No. The Pokemon Company International owns all official machines and has confirmed no plans to sell or franchise them. Independent operators can legally purchase commercial card vending machines and stock them with authentic Pokemon TCG products sourced through wholesale or retail channels, as long as the machine is not presented as an official TPCi unit.

What are the ongoing costs of running a Pokemon vending machine?

The four main recurring costs are inventory restocking, location commissions of 10 to 20 percent of gross sales, payment processing fees of 2 to 3 percent per transaction, and cloud software or cellular data at approximately $8 to $10 per month. Total monthly operating costs for a single machine typically run $400 to $700 depending on sales volume and placement agreement terms.

How long does it take to recoup the cost of a Pokemon vending machine?

Most operators with entry-level coil-based machines in mid-traffic venues recover hardware cost within three to six months. High-traffic placements during major TCG set releases like Prismatic Evolutions can accelerate payback to under three months. Traditional elevator-based machines at $15,000 typically require 18 to 24 months to break even at standard sales volumes.

What is the profit margin on a Pokemon card vending machine?

Gross margins on booster packs sold through vending machines run 50 to 60 percent above wholesale cost. After location commissions and payment processing fees, net margins typically land between 35 and 45 percent per transaction. Operators in venues supporting a convenience premium above MSRP can push effective gross margins higher than 60 percent on individual transactions.

How does a Pokemon card vending machine price compare to a sports card vending machine?

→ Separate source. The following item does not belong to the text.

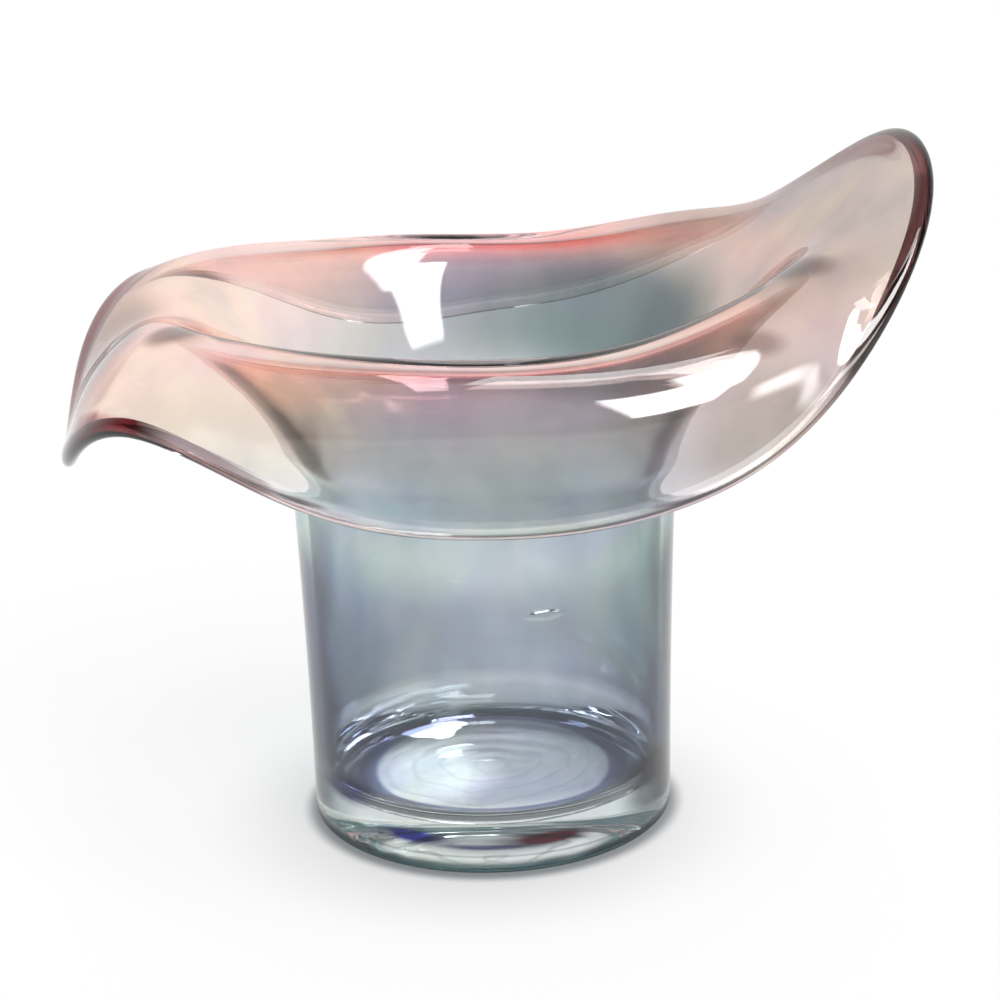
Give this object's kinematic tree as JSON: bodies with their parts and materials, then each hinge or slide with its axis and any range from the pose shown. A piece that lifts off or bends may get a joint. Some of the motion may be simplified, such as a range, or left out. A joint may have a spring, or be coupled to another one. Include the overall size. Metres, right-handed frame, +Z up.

Pokemon card vending machines and sports card vending machines draw from the same commercial hardware market and carry identical price ranges: $2,850 to $5,000 for entry-level coil-based units and $10,000 to $15,000 for elevator-based machines. The machines are functionally the same hardware configured for different TCG product mixes. Operators stocking both Pokemon and sports cards in the same unit use the same tray configuration system without any additional hardware cost.